Now open up another shell and run a single worker process:
work_queue_worker localhost XXXX
Now, do these in-class exercises:
  • Run the same workflow again, but use a project name instead of a port number to match your workers with your workflow.
  • Now, run a selection of workers in Condor. Once you verify that the workers are running (condor_q) then start makeflow and see what happens.

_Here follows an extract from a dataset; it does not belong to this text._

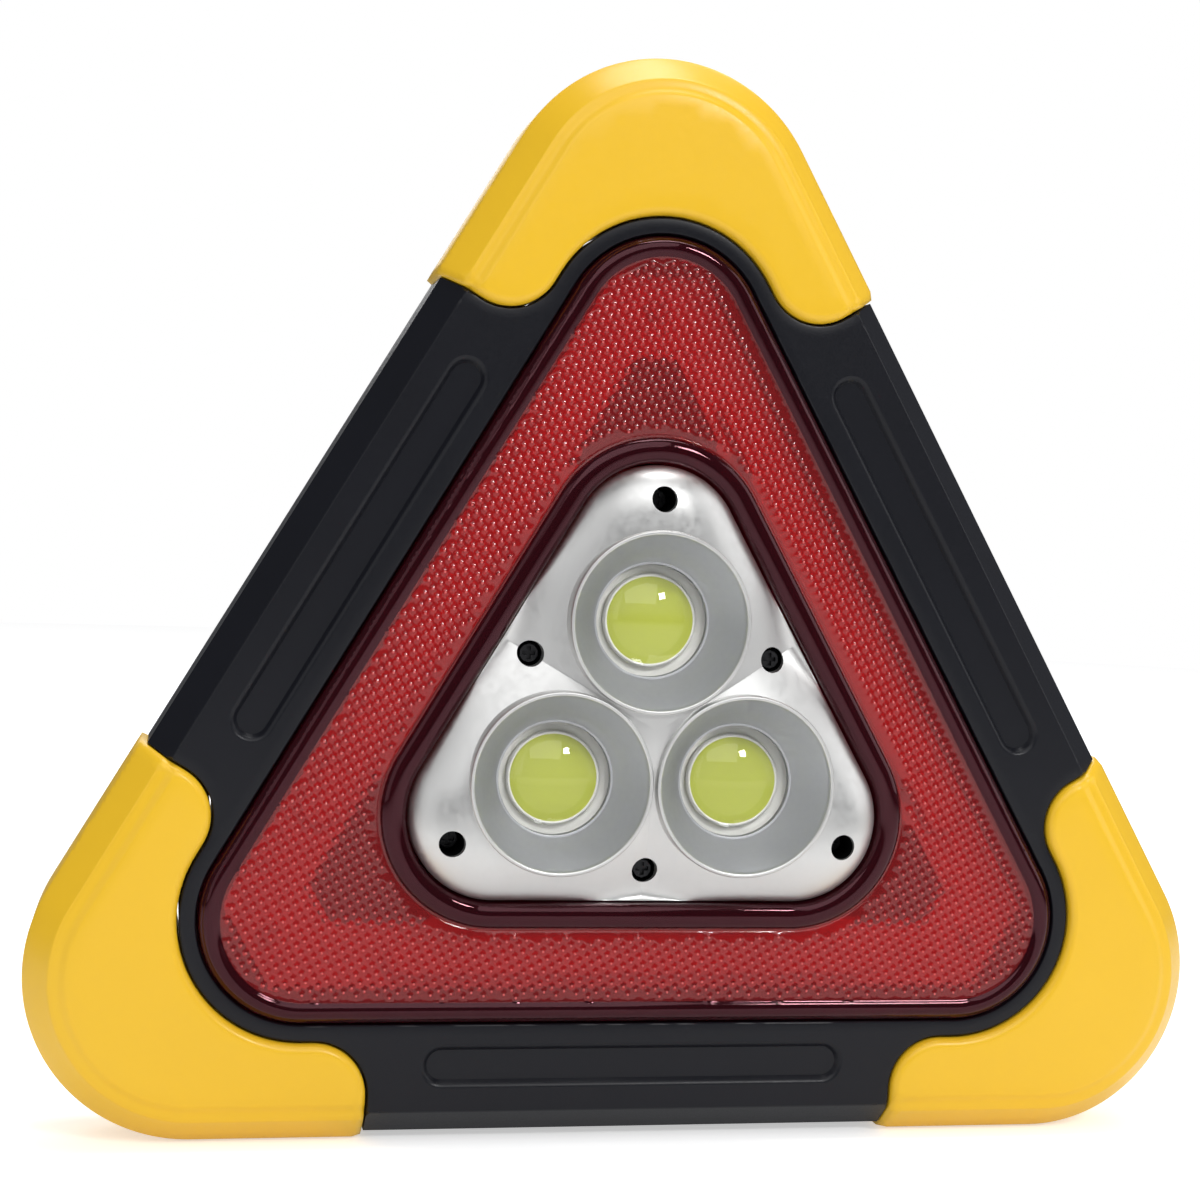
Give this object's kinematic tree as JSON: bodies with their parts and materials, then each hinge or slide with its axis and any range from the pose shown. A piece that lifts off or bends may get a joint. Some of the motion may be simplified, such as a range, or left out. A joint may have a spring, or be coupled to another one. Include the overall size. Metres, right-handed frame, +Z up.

  • Use the -d all option to work_queue_worker to see what it is doing.
  • Work Queue Tutorial

    Download the example Work Queue application in your favorite language:
  • C: work_queue_example.c
  • Python: work_queue_example.py
  • Perl: work_queue_example.pl
  • If you are using the C example, compile it like this:
    gcc work_queue_example.c -o work_queue_example -I${HOME}/cctools/include/cctools -L${HOME}/cctools/lib -lwork_queue -ldttools -lm
    
    If you are using the Python example, set PYTHONPATH to include the Python modules in cctools:
    export PYTHONPATH=${PYTHONPATH}:${HOME}/cctools/lib/python2.6/site-packages
    
    If you are using the Perl example, set PERL5LIB to include the Perl modules in cctools:
    export PERL5LIB=${PERL5LIB}:${HOME}/cctools/lib/perl5/site_perl
    
    The example program simply runs gzip on whatever files you give on the command line, so let's try it like this:
    ./work_queue_example *
    
    The example program listens on the default port of 9123. So, you are likely to get the following error:
    couldn't listen on port 9123: Address already in use
    
    Modify the program to use port 0, run it again, and you should see this:
    listening on port XXXX...
    ...
    waiting for tasks to complete...
    
    Now, open up a new window and run a single local worker:
    work_queue_worker localhost XXXX
    
    Now, do these in-class exercises:
  • Modify the example to use a project name instead of a port number to match your workers with your workflow.
  • Run the example again, using workers that are submitted to Condor (condor_submit_workers -h).
  • Modify the program to run one task at a time, wait for it to complete, then submit the next one.